Any boundary-spanning leadership development effort, therefore, must incorporate concepts, methods, and tools that make cross-sectoral work more successful, increase the recognized value of collective leadership, and provide leadership development opportunities grounded in the complexities of real world experience.
The Foundation’s plans
To respond to these needs, RWJF is designing an enterprise-level initiative to incorporate boundary spanning leadership content into the design of existing RWJF programs and to impart these skills to Foundation staff, grantees and community leaders. This work differs from most of RWJF’s existing leadership efforts as the focus is not on developing individual careers but on building a cadre of leaders with the skills and competencies needed to be effective in today’s complex and polarized environment.
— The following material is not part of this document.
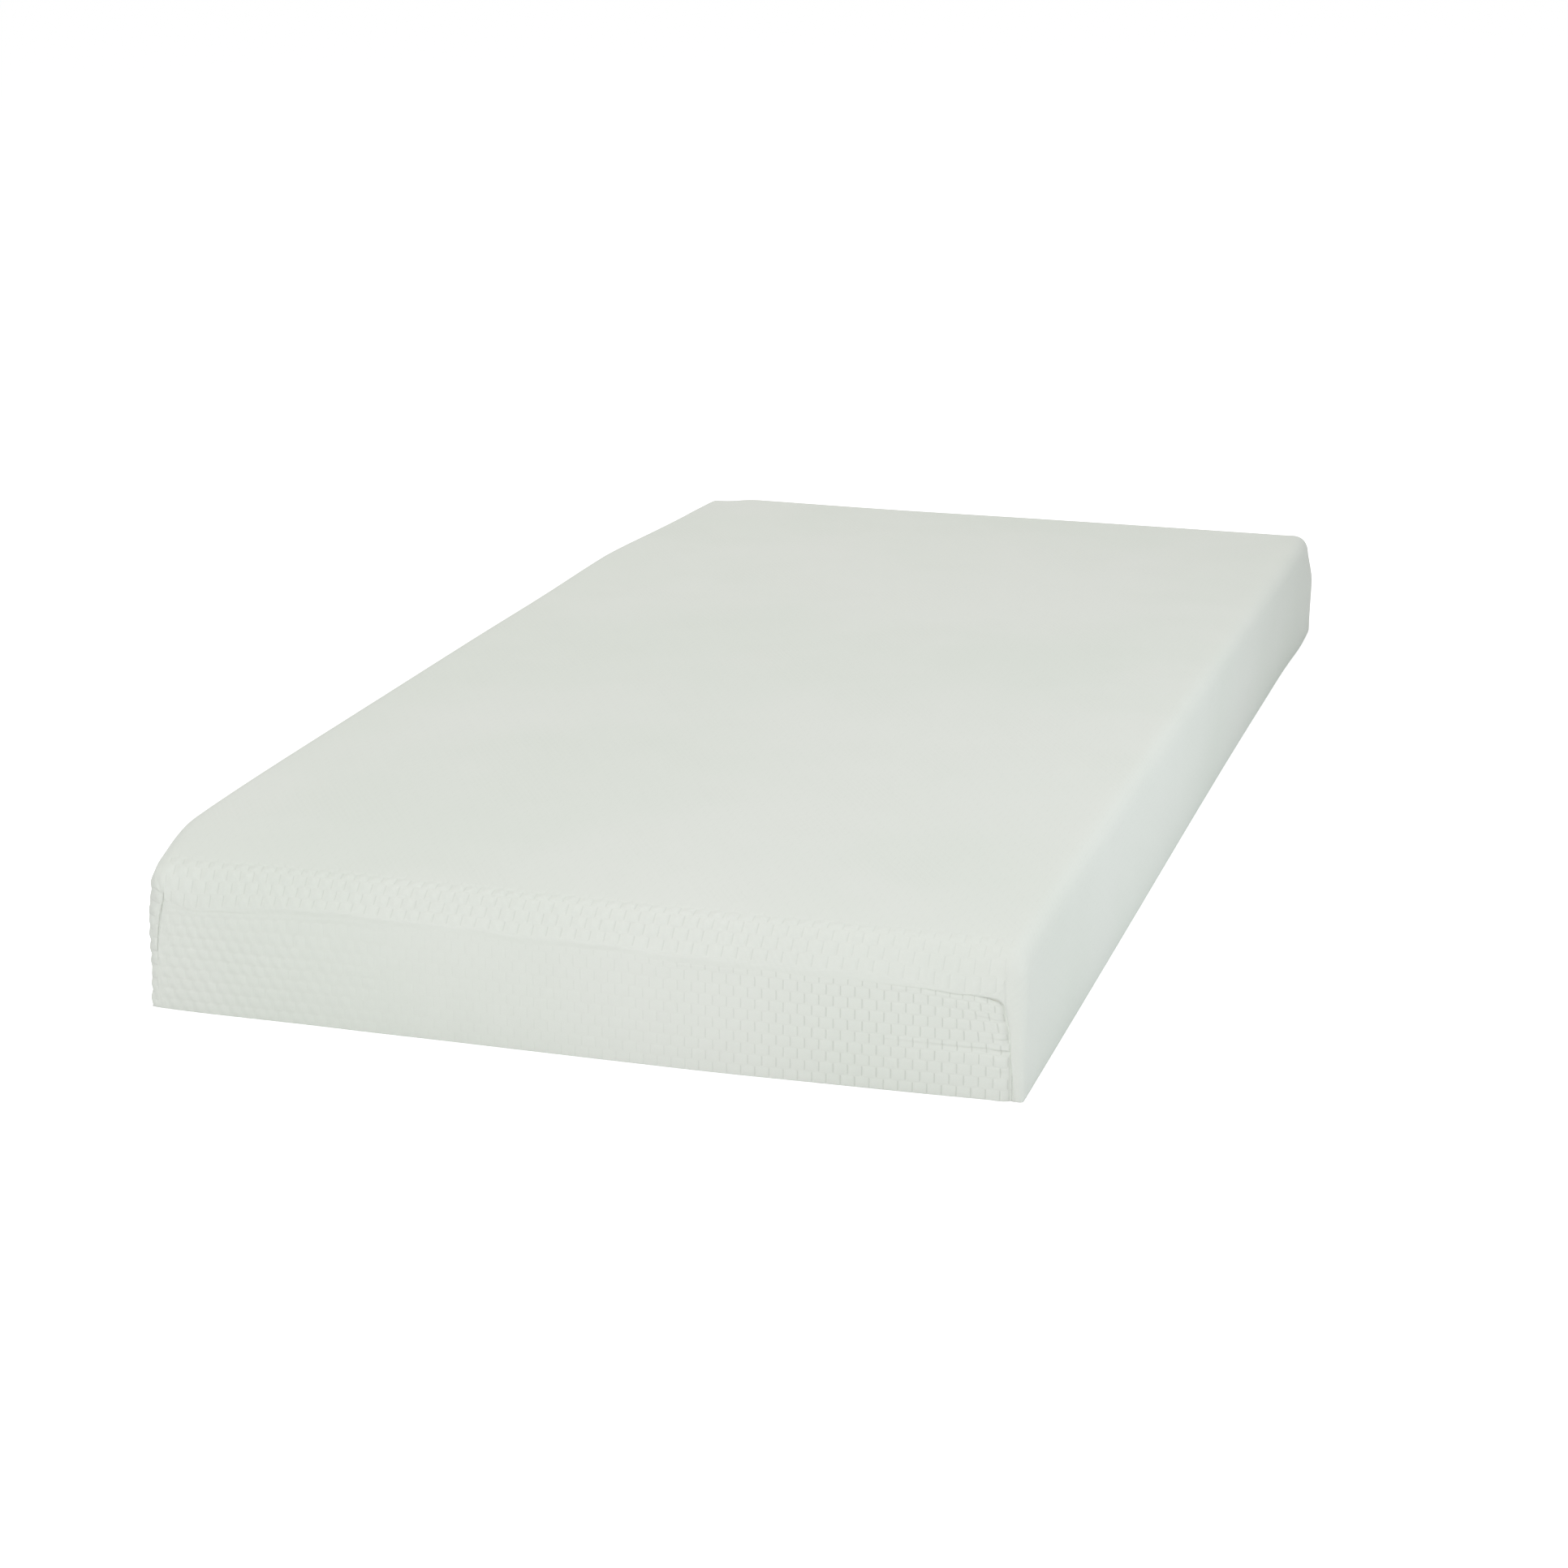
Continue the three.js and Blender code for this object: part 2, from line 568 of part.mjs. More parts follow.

The Foundation’s vision is that this type of leadership training will become a signature type of support that the Foundation offers to its grantees.
This effort will begin with two prototype programs:
- The Community Coalition Leadership Program (CCLP), a year-long, team-based training program for RWJF grantees who use coalitions and other multi-sector mechanisms to help organizations and communities fundamentally improve health and health care.
- The Boundary Spanning Leadership Program (BSLP), A 2½-day leadership training course offered to a broader set of RWJF grantees nominated from across the Foundation’s teams and portfolios.
CCL will develop and manage both of these programs in conjunction with the Foundation.
RWJF will also continue its research into and evaluation of boundary spanning leadership efforts, whether funded by the Foundation or others. We will also investigate how we might partner with other organizations on boundary spanning leadership, and we will be developing materials about what we learn, which we plan to disseminate widely.
The Foundation will pilot both CCLP and BSLP beginning in Fall 2012.